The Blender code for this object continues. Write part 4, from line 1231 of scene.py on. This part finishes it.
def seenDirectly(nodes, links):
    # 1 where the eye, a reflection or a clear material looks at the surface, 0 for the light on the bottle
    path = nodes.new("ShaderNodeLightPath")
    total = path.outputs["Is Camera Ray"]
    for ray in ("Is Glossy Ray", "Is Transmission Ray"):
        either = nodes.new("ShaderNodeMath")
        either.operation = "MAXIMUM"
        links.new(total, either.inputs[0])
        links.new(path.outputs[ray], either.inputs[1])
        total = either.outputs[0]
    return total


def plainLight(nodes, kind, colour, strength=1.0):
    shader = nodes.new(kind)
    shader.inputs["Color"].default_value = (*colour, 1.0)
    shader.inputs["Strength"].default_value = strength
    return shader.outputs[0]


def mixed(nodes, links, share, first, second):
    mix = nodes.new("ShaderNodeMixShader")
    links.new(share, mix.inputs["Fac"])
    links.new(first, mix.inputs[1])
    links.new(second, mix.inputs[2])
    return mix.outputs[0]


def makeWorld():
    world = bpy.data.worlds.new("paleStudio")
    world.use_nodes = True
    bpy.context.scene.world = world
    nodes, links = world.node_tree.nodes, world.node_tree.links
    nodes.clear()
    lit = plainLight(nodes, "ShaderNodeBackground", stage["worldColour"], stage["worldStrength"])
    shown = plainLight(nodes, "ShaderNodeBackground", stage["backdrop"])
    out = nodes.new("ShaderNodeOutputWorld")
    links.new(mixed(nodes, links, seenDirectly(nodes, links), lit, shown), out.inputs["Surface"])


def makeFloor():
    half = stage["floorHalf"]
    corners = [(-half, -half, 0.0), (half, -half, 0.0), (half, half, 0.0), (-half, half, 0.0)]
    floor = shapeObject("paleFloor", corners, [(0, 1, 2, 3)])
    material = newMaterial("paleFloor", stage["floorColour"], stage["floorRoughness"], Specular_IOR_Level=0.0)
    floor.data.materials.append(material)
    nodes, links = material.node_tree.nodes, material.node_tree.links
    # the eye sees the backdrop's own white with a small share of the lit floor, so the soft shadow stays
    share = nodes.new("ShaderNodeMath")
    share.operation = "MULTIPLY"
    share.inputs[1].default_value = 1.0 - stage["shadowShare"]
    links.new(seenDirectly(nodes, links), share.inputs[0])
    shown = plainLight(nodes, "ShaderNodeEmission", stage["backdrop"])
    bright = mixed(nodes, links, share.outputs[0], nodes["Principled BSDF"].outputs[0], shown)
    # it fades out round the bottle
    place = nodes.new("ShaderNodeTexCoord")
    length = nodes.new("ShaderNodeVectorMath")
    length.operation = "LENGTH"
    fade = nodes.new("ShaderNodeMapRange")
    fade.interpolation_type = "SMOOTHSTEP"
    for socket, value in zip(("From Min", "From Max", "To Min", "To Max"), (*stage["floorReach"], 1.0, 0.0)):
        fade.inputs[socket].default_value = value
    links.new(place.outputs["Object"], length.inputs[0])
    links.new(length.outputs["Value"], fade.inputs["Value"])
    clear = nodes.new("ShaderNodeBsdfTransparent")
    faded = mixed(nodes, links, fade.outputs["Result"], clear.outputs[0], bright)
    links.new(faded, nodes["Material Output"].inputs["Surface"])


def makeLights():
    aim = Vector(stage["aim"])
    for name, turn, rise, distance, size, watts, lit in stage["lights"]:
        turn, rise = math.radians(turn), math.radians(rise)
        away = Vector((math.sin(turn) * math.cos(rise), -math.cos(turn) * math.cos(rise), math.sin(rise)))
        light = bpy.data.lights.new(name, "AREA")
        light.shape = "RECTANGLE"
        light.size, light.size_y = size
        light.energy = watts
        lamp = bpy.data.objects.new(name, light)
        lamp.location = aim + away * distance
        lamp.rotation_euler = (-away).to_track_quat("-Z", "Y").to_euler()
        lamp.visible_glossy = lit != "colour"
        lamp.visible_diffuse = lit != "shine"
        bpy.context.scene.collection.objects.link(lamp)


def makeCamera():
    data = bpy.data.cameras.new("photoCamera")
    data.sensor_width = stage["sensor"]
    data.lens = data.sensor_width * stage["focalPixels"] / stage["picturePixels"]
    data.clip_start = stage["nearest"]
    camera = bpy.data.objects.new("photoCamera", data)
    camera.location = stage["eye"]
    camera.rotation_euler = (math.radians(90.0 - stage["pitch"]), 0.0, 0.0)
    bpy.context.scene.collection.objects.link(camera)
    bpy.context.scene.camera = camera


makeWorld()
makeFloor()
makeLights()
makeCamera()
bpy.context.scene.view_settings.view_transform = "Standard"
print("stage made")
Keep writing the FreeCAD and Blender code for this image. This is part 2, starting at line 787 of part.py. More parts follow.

▶ The exercise
Take the lines from the start of the records through the line holding "return total", both included, and please print them exactly, with nothing else.

▶ Answer below
The Blender code for this object continues. Write part 4, from line 1231 of scene.py on. This part finishes it.
def seenDirectly(nodes, links):
    # 1 where the eye, a reflection or a clear material looks at the surface, 0 for the light on the bottle
    path = nodes.new("ShaderNodeLightPath")
    total = path.outputs["Is Camera Ray"]
    for ray in ("Is Glossy Ray", "Is Transmission Ray"):
        either = nodes.new("ShaderNodeMath")
        either.operation = "MAXIMUM"
        links.new(total, either.inputs[0])
        links.new(path.outputs[ray], either.inputs[1])
        total = either.outputs[0]
    return total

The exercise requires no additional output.